Que te sepas el final, porque lo recuerdes, no le resta un ápice de emoción a la documentadísima crónica novelada de Roberto Saviano sobre el terrorismo mafioso siciliano en los años 80 y principio de los 90.
Digo terrorismo, sí, porque la finalidad de las órdenes asesinas de los numerosos capos con capacidad para dictar sentencias de muerte no era otra que, primero, disuadir a los investigadores (jueces, fiscales, policías) que se acercaban al conocimiento de las estructuras internas y los procedimientos del salvajismo económico mafioso; y, segundo, una vez que fallaban o no les servían los cómplices de la política y de la misma judicatura, retar al Estado para no perder prestigio ante su clientela. Una gran corporación multinacional de intereses, como era cada una de las que conformaban el enjambre competitivo de las mafias, con tantísimos empleados a su cargo, ha de poder mirar de tú a tú al Estado, y donde no llega el soborno alcanzan los disparos, o doscientos kilogramos de trilita.
Uno a uno de los que formaban aquel equipo anti-mafia de Palermo van cayendo al son de un tic-tac con el que todos convivían, sin saber en qué tic o en qué tac les tocaría a ellos.. ¿Quién puede dejar de correr hacia adelante en el campo de minas en el que van cayendo los más íntimos compañeros? Esa era la carrera de Giovanni Falcone, a quien en esta historia le toca el papel de protagonista.

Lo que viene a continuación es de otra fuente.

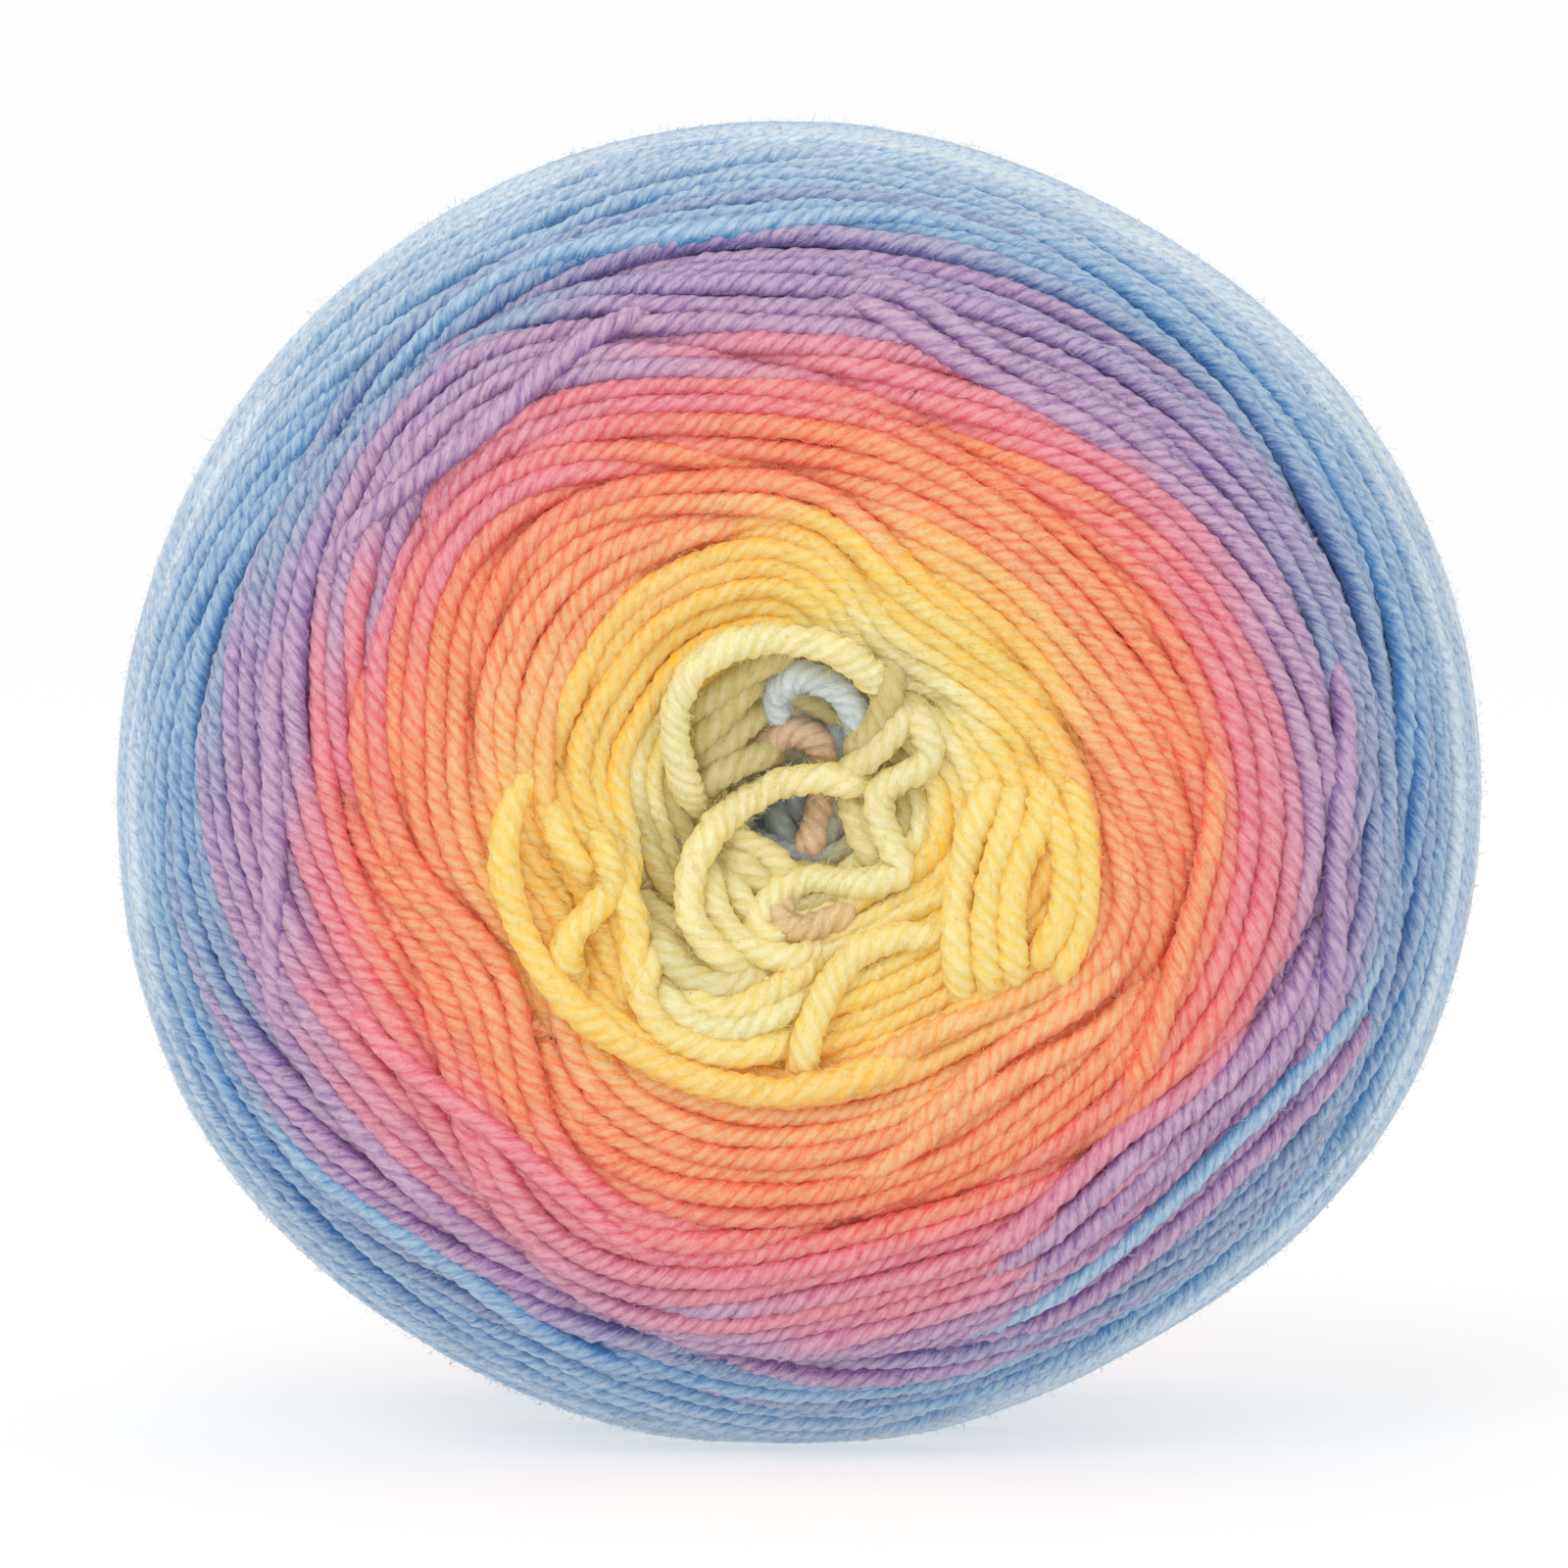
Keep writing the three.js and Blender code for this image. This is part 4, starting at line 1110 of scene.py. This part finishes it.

Falcone ni siquiera murió con la épica de los héroes. Su instrucción en el “Maxiproceso” en el que por primera vez se describieron cabalmente la anatomía y la fisiología de la mafia, concluyendo de manera por fin esperanzadora con un centenar de condenas a largas de penas de prisión, le otorgó un protagonismo que levantó temor en los asustadizos banqueros y suspicacias entre los mediocres. La mezquindad circundante, disputas ideológicas demasiado parecidas a las de Nuestra Cosa judicial, y acaso algunas complicidades mafiosas dentro del Consiglio Nationale della Magistratura, pusieron a prueba su determinación y resistencia personal, pero no detuvieron su carrera en el campo de minas. Su clarividente empeño en unificar institucional y funcionalmente la lucha anti-mafia para que no se perdiera en los agujeros de una estructura judicial de luces de corto alcance y no preparada para el crimen sistemático, se topó con inercias, con suspicacias y con la connivencia cómplice de quienes jugaban al empate con la mafia. Relegado a funciones para las que su experiencia apenas servía, optó por intentarlo desde la política, en el Ministerio de Justicia, lo que no fue entendido ni siquiera por su compañero y amigo del alma, Paolo Borsellino, quien lo percibió como una deserción. Quizás este fuera uno de los episodios más amargos de los últimos años de Falcone.
El aluvión de información que te da esta novela es impresionante. Lo hace, además, de manera que no tengas que preocuparte por retener datos. La manera de escribir de Saviano es eficaz, y el ritmo narrativo se acompasa, a mí me parece que prodigiosamente, al ritmo de lo narrado. La crónica histórica corre paralela a una introspección con momentos de alta literatura. Quien quiera sufrir la soledad íntima de Falcone, la impotencia de tanta derrota a medias, el miedo de los valientes, y el valor de sentirse el relevo en una azarosa cadena de asesinados, debe leer esta obra antes de que, como así será sin duda, se lleve a la televisión.
En una cosa sí se equivocó Falcone. Tras su divorcio fue reticente a casarse con Francesca. A algún amigo le dijo que no quería casarse con una futura viuda, igual que dijo que no quería engendrar huérfanos. Finalmente lo hizo, pero él no podía evitar mirarla como se mira a las viudas. Y se equivocó. Francesca no enviudó. Francesa no recibió la noticia del asesinato de su marido, porque ella ella murió el mismo día y por la misma causa, dos meses antes que el amigo Paolo Borsellino.